• [Task prompt] Give all of the lines again exactly as they read.

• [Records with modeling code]
####
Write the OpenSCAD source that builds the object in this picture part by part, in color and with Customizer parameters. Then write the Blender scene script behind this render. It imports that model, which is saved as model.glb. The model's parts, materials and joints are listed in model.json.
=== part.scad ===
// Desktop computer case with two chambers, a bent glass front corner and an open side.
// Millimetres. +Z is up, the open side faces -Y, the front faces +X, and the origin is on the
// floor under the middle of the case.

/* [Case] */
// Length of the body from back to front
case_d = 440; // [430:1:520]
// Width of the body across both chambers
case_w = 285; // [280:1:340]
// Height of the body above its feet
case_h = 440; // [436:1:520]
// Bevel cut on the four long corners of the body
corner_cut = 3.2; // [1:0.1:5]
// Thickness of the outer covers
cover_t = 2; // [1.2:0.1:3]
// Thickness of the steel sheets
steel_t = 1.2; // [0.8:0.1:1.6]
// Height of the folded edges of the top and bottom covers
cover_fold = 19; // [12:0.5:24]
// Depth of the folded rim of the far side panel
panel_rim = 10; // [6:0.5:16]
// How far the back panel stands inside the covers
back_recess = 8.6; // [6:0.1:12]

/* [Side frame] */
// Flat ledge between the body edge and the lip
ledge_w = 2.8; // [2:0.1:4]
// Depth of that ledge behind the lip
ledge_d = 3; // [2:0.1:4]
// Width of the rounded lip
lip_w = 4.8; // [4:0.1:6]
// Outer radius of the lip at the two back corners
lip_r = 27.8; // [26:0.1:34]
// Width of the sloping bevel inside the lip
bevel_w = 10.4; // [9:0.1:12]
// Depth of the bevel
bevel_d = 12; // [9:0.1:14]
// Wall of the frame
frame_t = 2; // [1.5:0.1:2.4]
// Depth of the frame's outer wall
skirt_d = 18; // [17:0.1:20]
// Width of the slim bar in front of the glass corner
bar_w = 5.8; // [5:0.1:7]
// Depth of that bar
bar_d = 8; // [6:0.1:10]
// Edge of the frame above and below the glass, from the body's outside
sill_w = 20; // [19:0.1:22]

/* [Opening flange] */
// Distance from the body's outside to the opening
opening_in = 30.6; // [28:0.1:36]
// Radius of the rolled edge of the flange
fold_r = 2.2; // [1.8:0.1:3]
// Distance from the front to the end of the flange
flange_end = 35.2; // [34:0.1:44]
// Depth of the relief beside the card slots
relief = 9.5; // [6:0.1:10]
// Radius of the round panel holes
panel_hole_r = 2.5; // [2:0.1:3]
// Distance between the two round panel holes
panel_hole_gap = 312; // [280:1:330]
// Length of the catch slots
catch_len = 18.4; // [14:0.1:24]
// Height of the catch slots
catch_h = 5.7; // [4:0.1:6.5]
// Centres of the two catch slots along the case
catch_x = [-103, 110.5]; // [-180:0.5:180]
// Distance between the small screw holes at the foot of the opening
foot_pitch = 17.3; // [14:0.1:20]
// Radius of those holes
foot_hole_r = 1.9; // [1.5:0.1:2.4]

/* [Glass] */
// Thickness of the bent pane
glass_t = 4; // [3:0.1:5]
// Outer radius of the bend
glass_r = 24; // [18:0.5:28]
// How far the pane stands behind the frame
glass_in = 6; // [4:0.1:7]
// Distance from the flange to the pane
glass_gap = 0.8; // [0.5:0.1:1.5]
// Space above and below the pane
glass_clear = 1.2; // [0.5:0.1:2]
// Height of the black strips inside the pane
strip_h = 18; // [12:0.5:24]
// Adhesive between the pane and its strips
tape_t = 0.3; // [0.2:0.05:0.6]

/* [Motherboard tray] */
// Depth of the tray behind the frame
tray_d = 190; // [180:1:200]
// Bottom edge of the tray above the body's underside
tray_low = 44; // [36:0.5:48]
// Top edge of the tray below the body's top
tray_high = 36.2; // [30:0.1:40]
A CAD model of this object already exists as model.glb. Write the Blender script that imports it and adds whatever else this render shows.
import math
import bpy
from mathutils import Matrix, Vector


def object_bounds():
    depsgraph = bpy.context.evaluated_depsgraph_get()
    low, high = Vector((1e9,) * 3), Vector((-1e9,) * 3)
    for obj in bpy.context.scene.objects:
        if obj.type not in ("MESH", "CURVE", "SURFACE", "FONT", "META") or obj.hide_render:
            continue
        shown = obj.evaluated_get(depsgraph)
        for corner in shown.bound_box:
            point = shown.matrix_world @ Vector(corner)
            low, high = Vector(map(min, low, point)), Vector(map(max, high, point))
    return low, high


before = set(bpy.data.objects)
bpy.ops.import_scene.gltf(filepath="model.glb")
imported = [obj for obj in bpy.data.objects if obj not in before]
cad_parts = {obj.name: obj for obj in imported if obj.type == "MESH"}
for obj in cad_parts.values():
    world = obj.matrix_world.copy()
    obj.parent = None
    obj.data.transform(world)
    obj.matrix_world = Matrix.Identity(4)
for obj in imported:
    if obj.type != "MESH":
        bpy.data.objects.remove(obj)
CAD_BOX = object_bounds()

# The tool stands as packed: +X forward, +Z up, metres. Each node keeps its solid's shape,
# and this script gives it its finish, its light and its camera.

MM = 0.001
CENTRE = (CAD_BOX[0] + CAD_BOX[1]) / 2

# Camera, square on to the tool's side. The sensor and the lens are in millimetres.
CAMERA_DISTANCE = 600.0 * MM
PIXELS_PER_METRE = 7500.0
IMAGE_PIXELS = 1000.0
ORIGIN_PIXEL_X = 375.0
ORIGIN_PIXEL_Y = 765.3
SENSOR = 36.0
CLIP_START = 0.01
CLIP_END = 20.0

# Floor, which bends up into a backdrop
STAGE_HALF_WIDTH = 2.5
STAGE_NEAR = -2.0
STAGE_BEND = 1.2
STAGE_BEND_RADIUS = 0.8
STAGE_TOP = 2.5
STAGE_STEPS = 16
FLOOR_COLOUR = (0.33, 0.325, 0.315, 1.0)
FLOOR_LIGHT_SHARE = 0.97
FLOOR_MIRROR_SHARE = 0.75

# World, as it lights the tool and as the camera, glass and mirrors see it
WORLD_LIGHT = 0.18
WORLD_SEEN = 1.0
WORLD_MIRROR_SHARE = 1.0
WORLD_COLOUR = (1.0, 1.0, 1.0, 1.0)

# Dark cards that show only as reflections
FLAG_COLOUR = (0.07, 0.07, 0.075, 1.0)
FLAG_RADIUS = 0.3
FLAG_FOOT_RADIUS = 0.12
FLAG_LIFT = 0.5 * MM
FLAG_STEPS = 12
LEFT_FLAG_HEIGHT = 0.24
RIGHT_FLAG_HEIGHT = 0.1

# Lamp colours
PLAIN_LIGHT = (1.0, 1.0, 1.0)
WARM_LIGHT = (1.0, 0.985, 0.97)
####
• [Exercise solution]
Write the OpenSCAD source that builds the object in this picture part by part, in color and with Customizer parameters. Then write the Blender scene script behind this render. It imports that model, which is saved as model.glb. The model's parts, materials and joints are listed in model.json.
=== part.scad ===
// Desktop computer case with two chambers, a bent glass front corner and an open side.
// Millimetres. +Z is up, the open side faces -Y, the front faces +X, and the origin is on the
// floor under the middle of the case.

/* [Case] */
// Length of the body from back to front
case_d = 440; // [430:1:520]
// Width of the body across both chambers
case_w = 285; // [280:1:340]
// Height of the body above its feet
case_h = 440; // [436:1:520]
// Bevel cut on the four long corners of the body
corner_cut = 3.2; // [1:0.1:5]
// Thickness of the outer covers
cover_t = 2; // [1.2:0.1:3]
// Thickness of the steel sheets
steel_t = 1.2; // [0.8:0.1:1.6]
// Height of the folded edges of the top and bottom covers
cover_fold = 19; // [12:0.5:24]
// Depth of the folded rim of the far side panel
panel_rim = 10; // [6:0.5:16]
// How far the back panel stands inside the covers
back_recess = 8.6; // [6:0.1:12]

/* [Side frame] */
// Flat ledge between the body edge and the lip
ledge_w = 2.8; // [2:0.1:4]
// Depth of that ledge behind the lip
ledge_d = 3; // [2:0.1:4]
// Width of the rounded lip
lip_w = 4.8; // [4:0.1:6]
// Outer radius of the lip at the two back corners
lip_r = 27.8; // [26:0.1:34]
// Width of the sloping bevel inside the lip
bevel_w = 10.4; // [9:0.1:12]
// Depth of the bevel
bevel_d = 12; // [9:0.1:14]
// Wall of the frame
frame_t = 2; // [1.5:0.1:2.4]
// Depth of the frame's outer wall
skirt_d = 18; // [17:0.1:20]
// Width of the slim bar in front of the glass corner
bar_w = 5.8; // [5:0.1:7]
// Depth of that bar
bar_d = 8; // [6:0.1:10]
// Edge of the frame above and below the glass, from the body's outside
sill_w = 20; // [19:0.1:22]

/* [Opening flange] */
// Distance from the body's outside to the opening
opening_in = 30.6; // [28:0.1:36]
// Radius of the rolled edge of the flange
fold_r = 2.2; // [1.8:0.1:3]
// Distance from the front to the end of the flange
flange_end = 35.2; // [34:0.1:44]
// Depth of the relief beside the card slots
relief = 9.5; // [6:0.1:10]
// Radius of the round panel holes
panel_hole_r = 2.5; // [2:0.1:3]
// Distance between the two round panel holes
panel_hole_gap = 312; // [280:1:330]
// Length of the catch slots
catch_len = 18.4; // [14:0.1:24]
// Height of the catch slots
catch_h = 5.7; // [4:0.1:6.5]
// Centres of the two catch slots along the case
catch_x = [-103, 110.5]; // [-180:0.5:180]
// Distance between the small screw holes at the foot of the opening
foot_pitch = 17.3; // [14:0.1:20]
// Radius of those holes
foot_hole_r = 1.9; // [1.5:0.1:2.4]

/* [Glass] */
// Thickness of the bent pane
glass_t = 4; // [3:0.1:5]
// Outer radius of the bend
glass_r = 24; // [18:0.5:28]
// How far the pane stands behind the frame
glass_in = 6; // [4:0.1:7]
// Distance from the flange to the pane
glass_gap = 0.8; // [0.5:0.1:1.5]
// Space above and below the pane
glass_clear = 1.2; // [0.5:0.1:2]
// Height of the black strips inside the pane
strip_h = 18; // [12:0.5:24]
// Adhesive between the pane and its strips
tape_t = 0.3; // [0.2:0.05:0.6]

/* [Motherboard tray] */
// Depth of the tray behind the frame
tray_d = 190; // [180:1:200]
// Bottom edge of the tray above the body's underside
tray_low = 44; // [36:0.5:48]
// Top edge of the tray below the body's top
tray_high = 36.2; // [30:0.1:40]
A CAD model of this object already exists as model.glb. Write the Blender script that imports it and adds whatever else this render shows.
import math
import bpy
from mathutils import Matrix, Vector


def object_bounds():
    depsgraph = bpy.context.evaluated_depsgraph_get()
    low, high = Vector((1e9,) * 3), Vector((-1e9,) * 3)
    for obj in bpy.context.scene.objects:
        if obj.type not in ("MESH", "CURVE", "SURFACE", "FONT", "META") or obj.hide_render:
            continue
        shown = obj.evaluated_get(depsgraph)
        for corner in shown.bound_box:
            point = shown.matrix_world @ Vector(corner)
            low, high = Vector(map(min, low, point)), Vector(map(max, high, point))
    return low, high


before = set(bpy.data.objects)
bpy.ops.import_scene.gltf(filepath="model.glb")
imported = [obj for obj in bpy.data.objects if obj not in before]
cad_parts = {obj.name: obj for obj in imported if obj.type == "MESH"}
for obj in cad_parts.values():
    world = obj.matrix_world.copy()
    obj.parent = None
    obj.data.transform(world)
    obj.matrix_world = Matrix.Identity(4)
for obj in imported:
    if obj.type != "MESH":
        bpy.data.objects.remove(obj)
CAD_BOX = object_bounds()

# The tool stands as packed: +X forward, +Z up, metres. Each node keeps its solid's shape,
# and this script gives it its finish, its light and its camera.

MM = 0.001
CENTRE = (CAD_BOX[0] + CAD_BOX[1]) / 2

# Camera, square on to the tool's side. The sensor and the lens are in millimetres.
CAMERA_DISTANCE = 600.0 * MM
PIXELS_PER_METRE = 7500.0
IMAGE_PIXELS = 1000.0
ORIGIN_PIXEL_X = 375.0
ORIGIN_PIXEL_Y = 765.3
SENSOR = 36.0
CLIP_START = 0.01
CLIP_END = 20.0

# Floor, which bends up into a backdrop
STAGE_HALF_WIDTH = 2.5
STAGE_NEAR = -2.0
STAGE_BEND = 1.2
STAGE_BEND_RADIUS = 0.8
STAGE_TOP = 2.5
STAGE_STEPS = 16
FLOOR_COLOUR = (0.33, 0.325, 0.315, 1.0)
FLOOR_LIGHT_SHARE = 0.97
FLOOR_MIRROR_SHARE = 0.75

# World, as it lights the tool and as the camera, glass and mirrors see it
WORLD_LIGHT = 0.18
WORLD_SEEN = 1.0
WORLD_MIRROR_SHARE = 1.0
WORLD_COLOUR = (1.0, 1.0, 1.0, 1.0)

# Dark cards that show only as reflections
FLAG_COLOUR = (0.07, 0.07, 0.075, 1.0)
FLAG_RADIUS = 0.3
FLAG_FOOT_RADIUS = 0.12
FLAG_LIFT = 0.5 * MM
FLAG_STEPS = 12
LEFT_FLAG_HEIGHT = 0.24
RIGHT_FLAG_HEIGHT = 0.1

# Lamp colours
PLAIN_LIGHT = (1.0, 1.0, 1.0)
WARM_LIGHT = (1.0, 0.985, 0.97)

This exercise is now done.